When Virgin Timber Makes Sense
There are circumstances where virgin timber is the right choice:
- Sustainably certified timber: Wood from FSC- or PEFC-certified forests, managed for regeneration and biodiversity.
- Critical construction uses: High-strength beams or engineered wood products where reclaimed wood cannot provide structural reliability.
- Long-life products: Durable furniture or buildings designed to last generations, where virgin wood is locked into long-term use rather than disposable items.
- Local sourcing: Timber harvested locally under responsible practices, reducing transport emissions and supporting community forestry.
Virgin timber isn’t inherently bad — but wasteful, short-term, or uncertified use is.
Alternatives to Virgin Timber
Reclaimed and Recycled Wood
- Salvaged from old buildings, barns, or discarded products.
- Often stronger than new wood due to age and density.
Engineered Wood
- Cross-laminated timber (CLT) and other composites use smaller wood pieces efficiently.
- Can replace concrete or steel in construction, lowering carbon footprints.
Non-wood Substitutes
- Bamboo, cork, hemp, and agricultural residues can replace virgin timber in some applications.
- Circular furniture and paper systems emphasize reuse and recycling.
Each alternative reduces pressure on forests by extending material life and shifting away from “take-make-waste.”
The Waste Problem
- Nearly 40% of all wood harvested globally is used for fuel, often burned inefficiently.
- The paper industry consumes vast amounts of virgin pulp, much of which becomes single-use packaging or disposable tissues.
- In construction, offcuts and inefficiencies mean significant waste of harvested timber.
These uses highlight how virgin timber is too often squandered in short-lived or throwaway products.
The Bigger Picture: Protecting Forests
- Forests are critical carbon sinks, storing over 289 gigatons of carbon in biomass alone.
- Indigenous communities rely on forests for culture, food, and livelihoods.
- Preserving forests is one of the most cost-effective ways to mitigate climate change.
Reducing demand for virgin timber is about more than materials — it’s about keeping ecosystems alive.
What Consumers Can Do
- Choose certified wood: Look for FSC or PEFC labels.
- Prioritize reclaimed: Buy furniture or building materials made from salvaged timber.
- Support paper recycling: Use recycled-content notebooks, packaging, and tissue.
- Avoid disposable wood: Say no to single-use chopsticks, cheap furniture, and throwaway packaging.
Every decision to reuse, repair, or recycle reduces demand for virgin forests.
FAQs
Is virgin timber always unsustainable?
No. Responsibly managed forests can supply renewable timber, but unsustainable logging drives deforestation and climate change.

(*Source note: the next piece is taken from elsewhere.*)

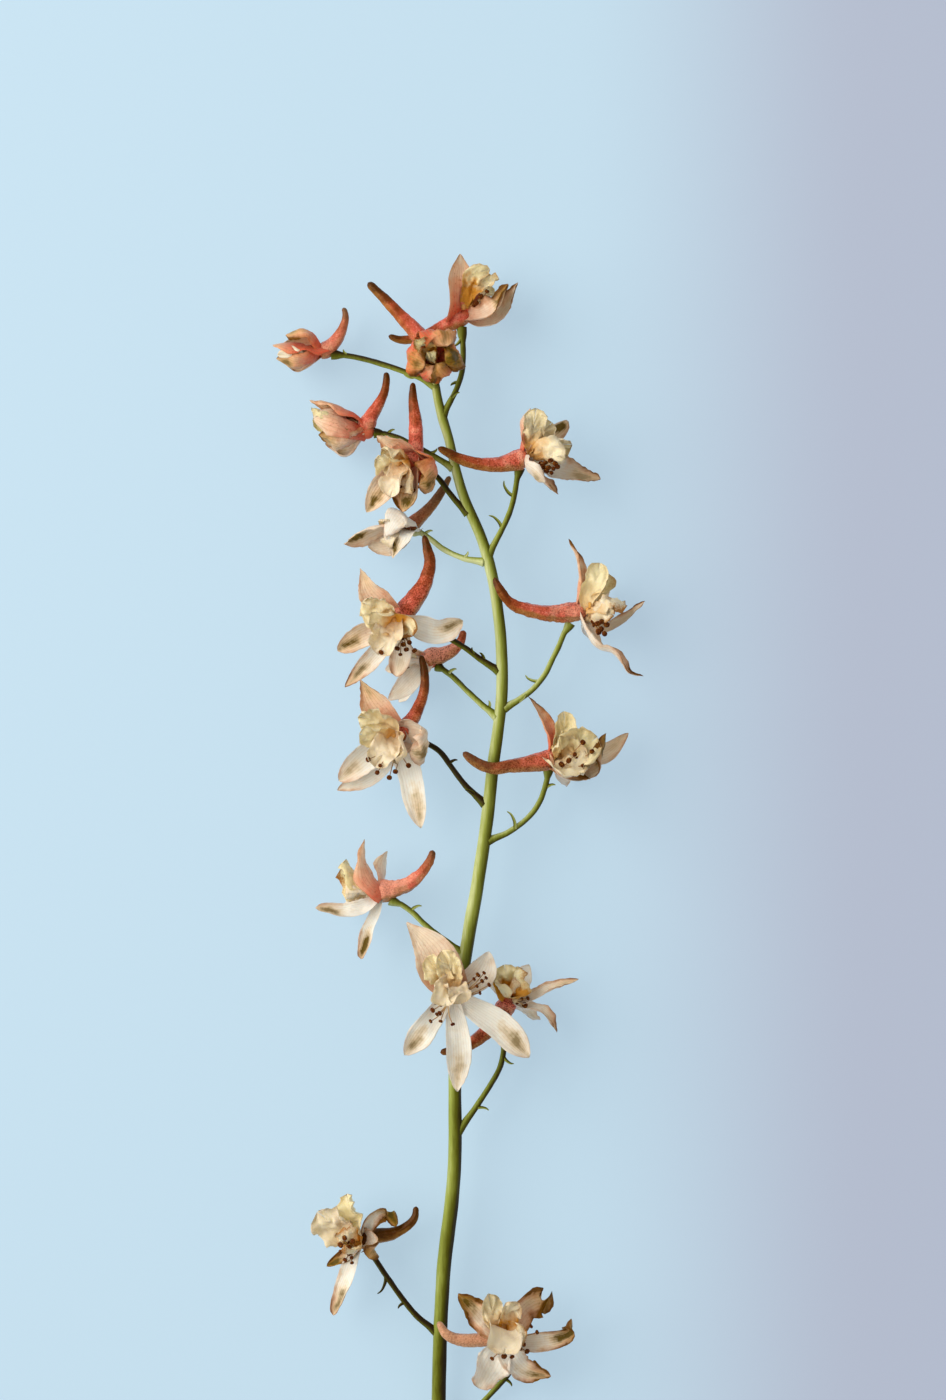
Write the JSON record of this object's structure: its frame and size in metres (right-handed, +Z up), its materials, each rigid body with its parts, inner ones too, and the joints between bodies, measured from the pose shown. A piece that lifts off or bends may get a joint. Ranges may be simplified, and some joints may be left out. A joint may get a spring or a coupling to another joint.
{
  "type": "cut delphinium flower stem",
  "caption": "Cut delphinium spike lying flat: green stem with stalked, spurred flowers in pink and cream, pale yellow petals and dark stamens; a decorative cut flower.",
  "frame": {"origin": "centre of the bounding box in X and Y, at the level of the surface that the stem lies on", "axes": "+Y along the stem from its cut end to the topmost flower, +X to the right as the picture shows it, +Z up from the surface towards the viewer of the picture"},
  "size_m": [0.1124, 0.3682, 0.0339],
  "materials": {
    "stem_green": "matt living plant stem",
    "sepals": "soft satin sepals, cream to coral pink",
    "petals": "soft matt petals, pale yellow with ochre",
    "stamens": "dusty dark brown anthers on tan filaments"
  },
  "bodies": {
    "root": {"stem": "stem_green", "bloom_01_calyx": "sepals", "bloom_01_petals": "petals", "bloom_01_stamens": "stamens", "bloom_02_calyx": "sepals", "bloom_02_petals": "petals", "bloom_02_stamens": "stamens", "bloom_03_calyx": "sepals", "bloom_03_petals": "petals", "bloom_03_stamens": "stamens", "bloom_04_calyx": "sepals", "bloom_04_petals": "petals", "bloom_04_stamens": "stamens", "bloom_05_calyx": "sepals", "bloom_05_petals": "petals", "bloom_05_stamens": "stamens", "bloom_06_calyx": "sepals", "bloom_06_petals": "petals", "bloom_06_stamens": "stamens", "bloom_07_calyx": "sepals", "bloom_07_petals": "petals", "bloom_07_stamens": "stamens", "bloom_08_calyx": "sepals", "bloom_08_petals": "petals", "bloom_08_stamens": "stamens", "bloom_09_calyx": "sepals", "bloom_09_petals": "petals", "bloom_09_stamens": "stamens", "bloom_10_calyx": "sepals", "bloom_10_petals": "petals", "bloom_10_stamens": "stamens", "bloom_11_calyx": "sepals", "bloom_11_petals": "petals", "bloom_11_stamens": "stamens", "bloom_12_calyx": "sepals", "bloom_12_petals": "petals", "bloom_12_stamens": "stamens", "bloom_13_calyx": "sepals", "bloom_13_petals": "petals", "bloom_13_stamens": "stamens", "bloom_14_calyx": "sepals", "bloom_14_petals": "petals", "bloom_14_stamens": "stamens", "bloom_15_calyx": "sepals", "bloom_15_petals": "petals", "bloom_15_stamens": "stamens", "bloom_16_calyx": "sepals", "bloom_16_petals": "petals", "bloom_16_stamens": "stamens", "bloom_17_calyx": "sepals", "bloom_17_petals": "petals", "bloom_17_stamens": "stamens"}
  },
  "joints": []
}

Is bamboo better than wood?
Often, yes. Bamboo grows faster than timber and can substitute for many wood products, though sustainability depends on farming practices.
Why not plant more trees?
Reforestation helps, but it cannot replace the complexity and carbon-storing capacity of old-growth forests destroyed by virgin timber logging.

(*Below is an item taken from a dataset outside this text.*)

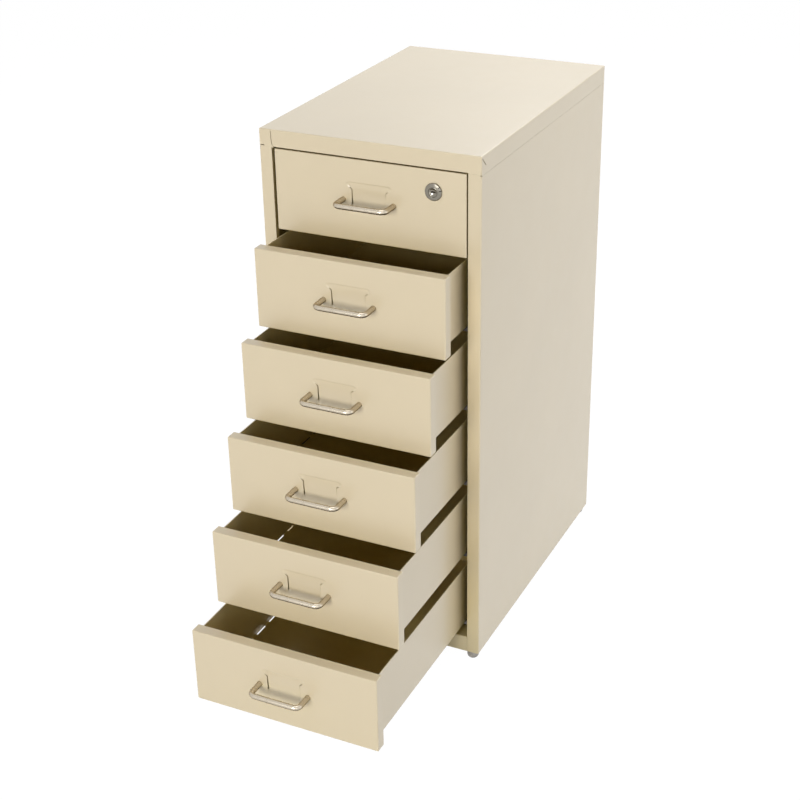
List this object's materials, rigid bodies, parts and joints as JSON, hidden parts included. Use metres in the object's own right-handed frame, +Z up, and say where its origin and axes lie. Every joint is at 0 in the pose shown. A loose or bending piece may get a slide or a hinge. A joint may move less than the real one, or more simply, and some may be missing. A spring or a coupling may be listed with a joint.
{
  "type": "small metal drawer cabinet",
  "caption": "Narrow upright cabinet in folded painted sheet steel, with equal drawers on runners, bow handles, pressed label pockets and a cam lock on the top drawer.",
  "frame": {"origin": "on the floor, at the middle of the space taken up by the cabinet with its drawers drawn out as at rest: halfway between the two sides, and halfway between the foremost handle and the rear screw heads", "axes": "+X towards the cabinet's right side as seen from the front, where the lock is; +Y towards its back, so the drawers draw out along -Y; +Z up, square to the top panel"},
  "size_m": [0.28, 0.689, 0.671],
  "materials": {
    "paint": "satin cream powder coat",
    "handle_steel": "satin nickel",
    "lock_chrome": "dull chrome plate",
    "runner_steel": "zinc plate",
    "screw_zinc": "zinc plate",
    "glide_plastic": "grey nylon",
    "foot_plastic": "pale polythene"
  },
  "bodies": {
    "cabinet": {"top_panel": "paint", "left_side_panel": "paint", "right_side_panel": "paint", "back_panel": "paint", "base_pan": "paint", "feet": "foot_plastic", "back_screws": "screw_zinc", "base_screws": "screw_zinc", "runners_1": "runner_steel", "runners_2": "runner_steel", "runners_3": "runner_steel", "runners_4": "runner_steel", "runners_5": "runner_steel", "runners_6": "runner_steel", "front_glides_1": "glide_plastic", "front_glides_2": "glide_plastic", "front_glides_3": "glide_plastic", "front_glides_4": "glide_plastic", "front_glides_5": "glide_plastic", "front_glides_6": "glide_plastic"},
    "drawer_1": {"drawer_front_1": "paint", "tray_1": "paint", "handle_1": "handle_steel", "handle_screws_1": "screw_zinc", "rear_glides_1": "glide_plastic", "lock_body": "lock_chrome", "lock_nut": "screw_zinc"},
    "drawer_2": {"drawer_front_2": "paint", "tray_2": "paint", "handle_2": "handle_steel", "handle_screws_2": "screw_zinc", "rear_glides_2": "glide_plastic"},
    "drawer_3": {"drawer_front_3": "paint", "tray_3": "paint", "handle_3": "handle_steel", "handle_screws_3": "screw_zinc", "rear_glides_3": "glide_plastic"},
    "drawer_4": {"drawer_front_4": "paint", "tray_4": "paint", "handle_4": "handle_steel", "handle_screws_4": "screw_zinc", "rear_glides_4": "glide_plastic"},
    "drawer_5": {"drawer_front_5": "paint", "tray_5": "paint", "handle_5": "handle_steel", "handle_screws_5": "screw_zinc", "rear_glides_5": "glide_plastic"},
    "drawer_6": {"drawer_front_6": "paint", "tray_6": "paint", "handle_6": "handle_steel", "handle_screws_6": "screw_zinc", "rear_glides_6": "glide_plastic"},
    "lock_turner": {"lock_plug": "lock_chrome", "lock_cam": "screw_zinc", "cam_screw": "screw_zinc"}
  },
  "joints": [
    {"name": "drawer_1_slide", "type": "slide", "parent": "cabinet", "child": "drawer_1", "axis": [0, -1, 0], "range_m": [0, 0.3085]},
    {"name": "drawer_2_slide", "type": "slide", "parent": "cabinet", "child": "drawer_2", "axis": [0, -1, 0], "range_m": [-0.057, 0.2515]},
    {"name": "drawer_3_slide", "type": "slide", "parent": "cabinet", "child": "drawer_3", "axis": [0, -1, 0], "range_m": [-0.099, 0.2095]},
    {"name": "drawer_4_slide", "type": "slide", "parent": "cabinet", "child": "drawer_4", "axis": [0, -1, 0], "range_m": [-0.143, 0.1655]},
    {"name": "drawer_5_slide", "type": "slide", "parent": "cabinet", "child": "drawer_5", "axis": [0, -1, 0], "range_m": [-0.191, 0.1175]},
    {"name": "drawer_6_slide", "type": "slide", "parent": "cabinet", "child": "drawer_6", "axis": [0, -1, 0], "range_m": [-0.25, 0.0585]},
    {"name": "lock_turn", "type": "hinge", "parent": "drawer_1", "child": "lock_turner", "pos_m": [0.0823, -0.06728, 0.6233], "axis": [0, 1, 0], "range_deg": [0, 90]}
  ]
}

Is recycled paper really better?
Yes. It reduces demand for virgin pulp and keeps fiber in use longer.
Final Thoughts
Virgin timber is not just a material — it’s a choice with planetary consequences. Used responsibly in durable, long-term products, it can be part of sustainable living. But when forests are stripped for disposable packaging, short-lived furniture, or inefficient fuel, virgin timber becomes a driver of deforestation, climate change, and biodiversity loss.
Forests are not an infinite resource. By valuing reclaimed wood, demanding certification, and questioning the need for virgin timber, we can keep ecosystems intact and carbon safely stored. Choosing circular systems over virgin extraction is choosing life — for forests, for species, and for ourselves.